▸ **Given problem**
Reproduce the first line and every line after it, exactly, through the one containing "return node.outputs[2]". Leave out the rest.

▸ **Provided data**
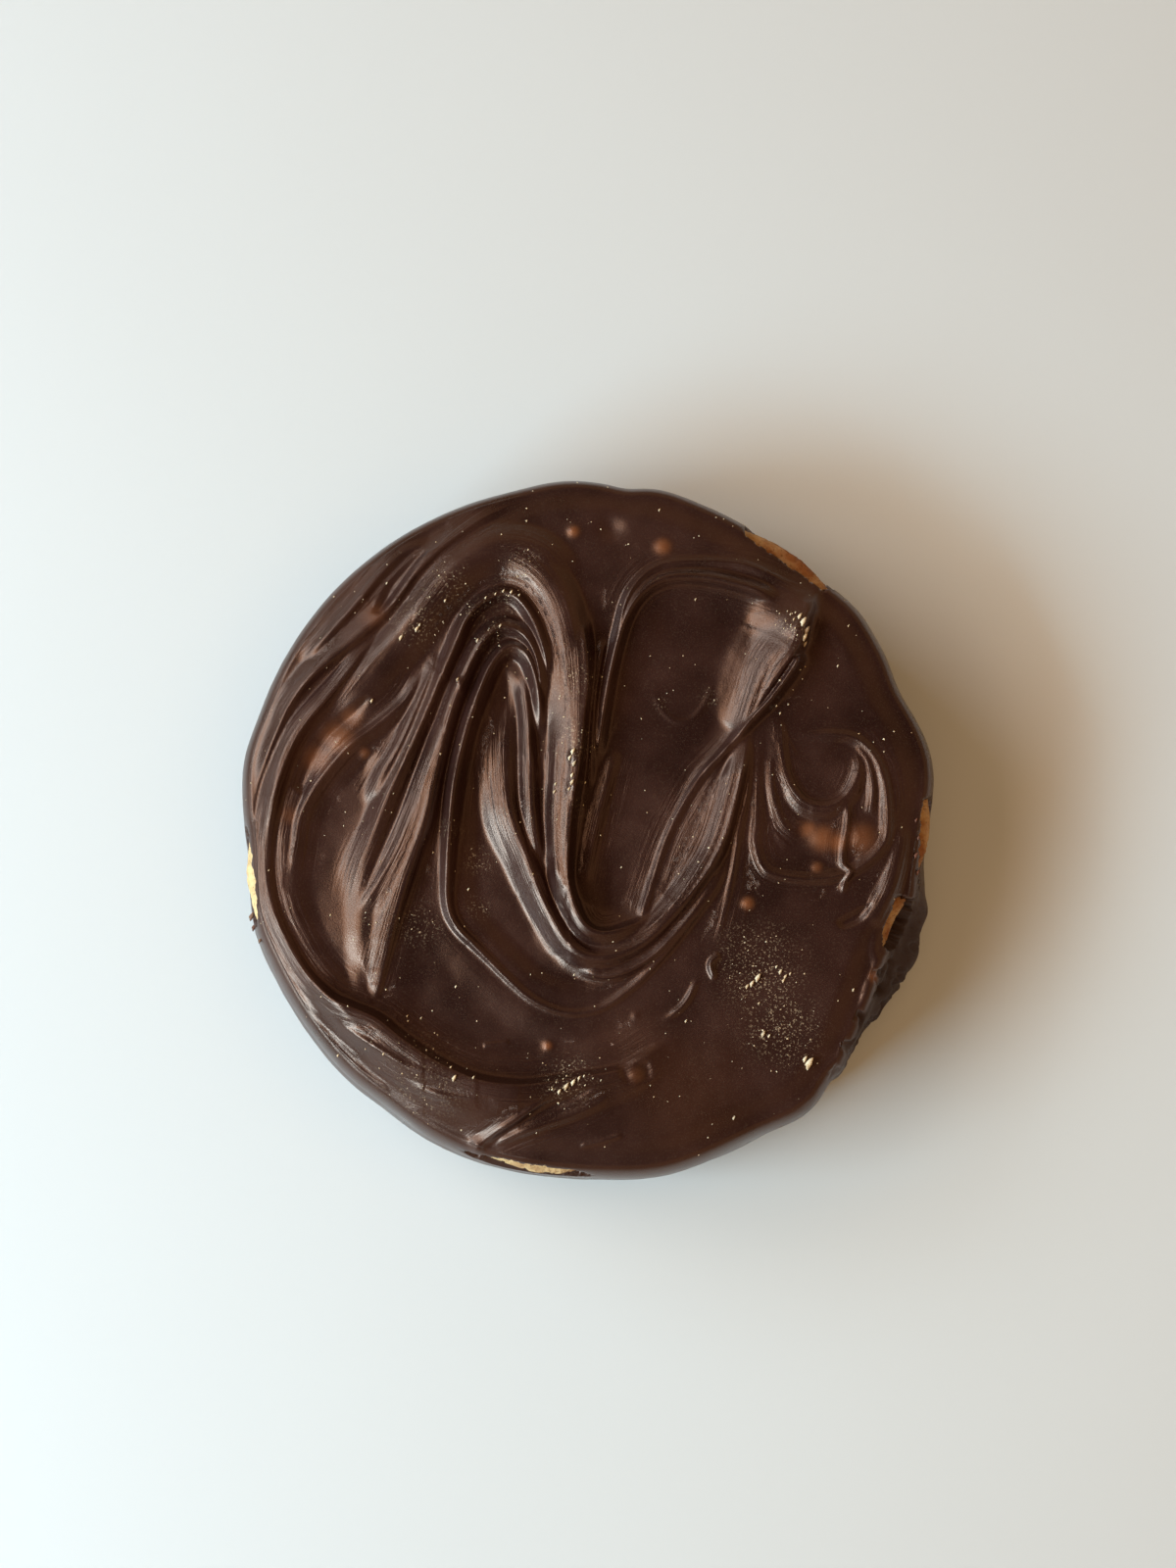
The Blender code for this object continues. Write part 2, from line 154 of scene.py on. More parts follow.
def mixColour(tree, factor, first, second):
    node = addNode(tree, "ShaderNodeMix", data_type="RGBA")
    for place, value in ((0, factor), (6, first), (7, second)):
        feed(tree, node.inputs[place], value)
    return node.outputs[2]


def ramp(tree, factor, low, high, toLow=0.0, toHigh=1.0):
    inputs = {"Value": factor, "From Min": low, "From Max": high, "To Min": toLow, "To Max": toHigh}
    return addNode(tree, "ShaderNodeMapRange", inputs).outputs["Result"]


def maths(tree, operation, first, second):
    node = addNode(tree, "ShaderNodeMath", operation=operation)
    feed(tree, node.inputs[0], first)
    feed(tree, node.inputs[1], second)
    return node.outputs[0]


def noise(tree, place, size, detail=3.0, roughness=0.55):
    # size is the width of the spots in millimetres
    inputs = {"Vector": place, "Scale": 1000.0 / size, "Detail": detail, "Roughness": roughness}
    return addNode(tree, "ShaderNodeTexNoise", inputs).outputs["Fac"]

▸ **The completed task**
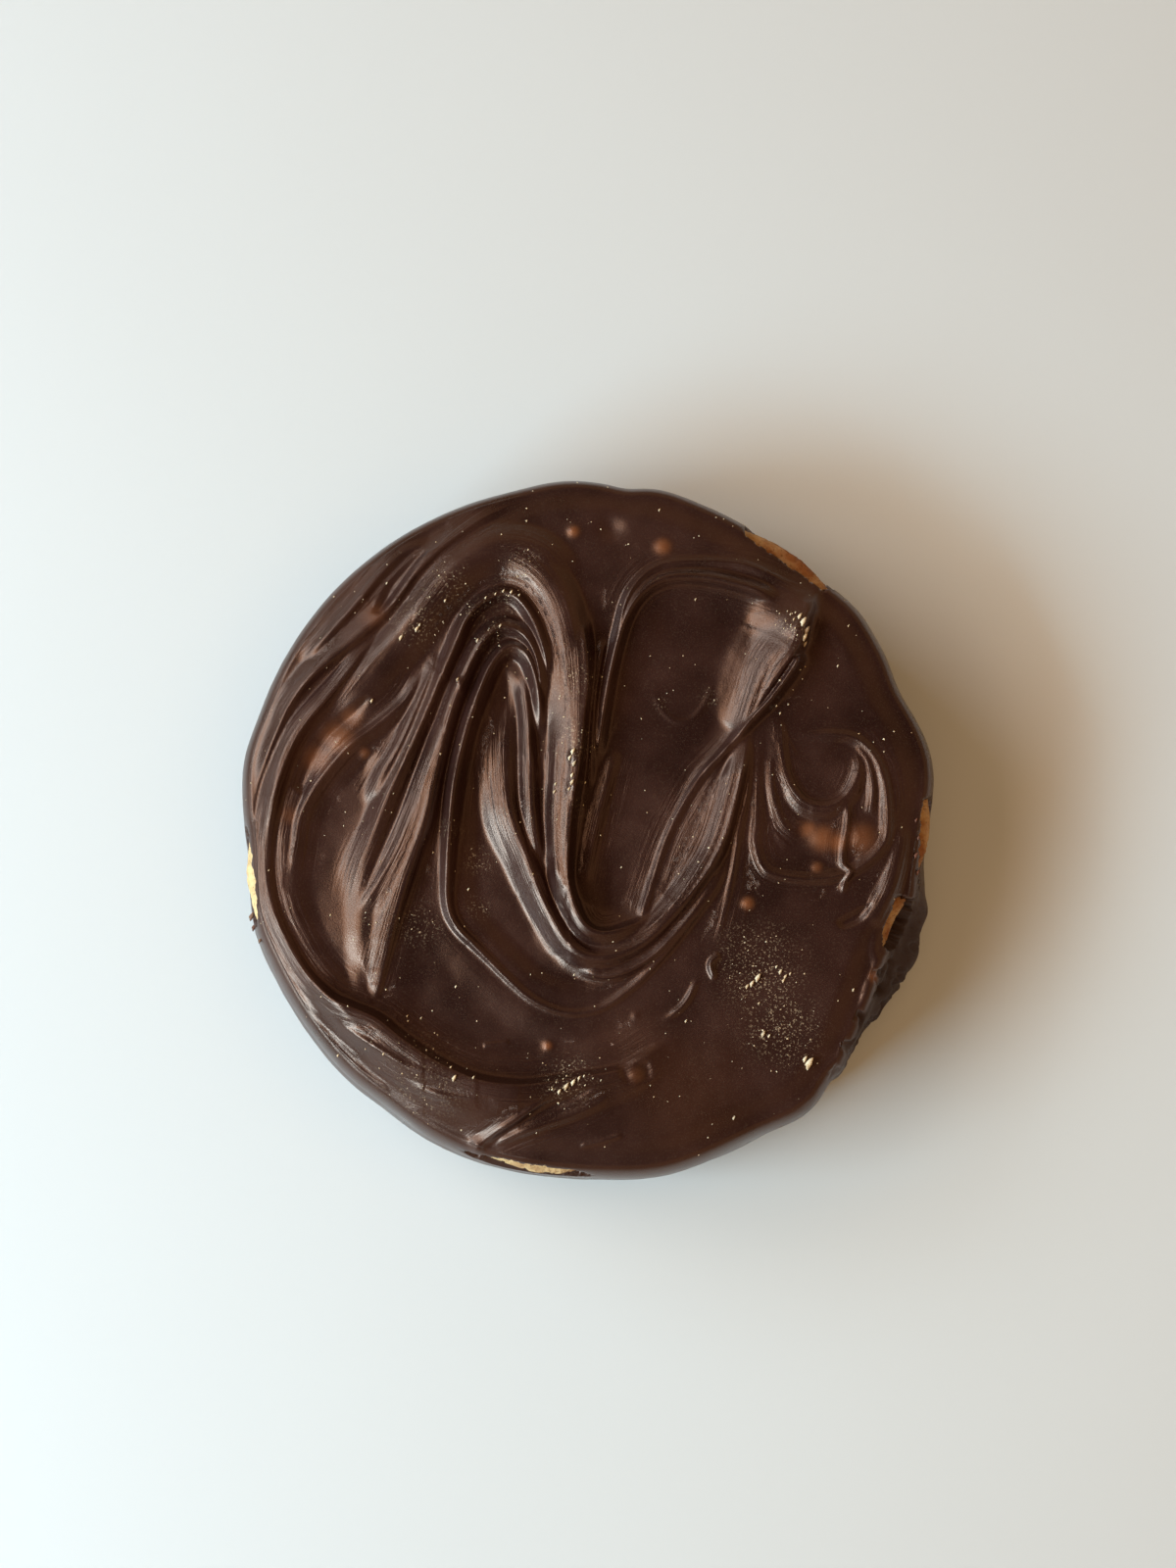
The Blender code for this object continues. Write part 2, from line 154 of scene.py on. More parts follow.
def mixColour(tree, factor, first, second):
    node = addNode(tree, "ShaderNodeMix", data_type="RGBA")
    for place, value in ((0, factor), (6, first), (7, second)):
        feed(tree, node.inputs[place], value)
    return node.outputs[2]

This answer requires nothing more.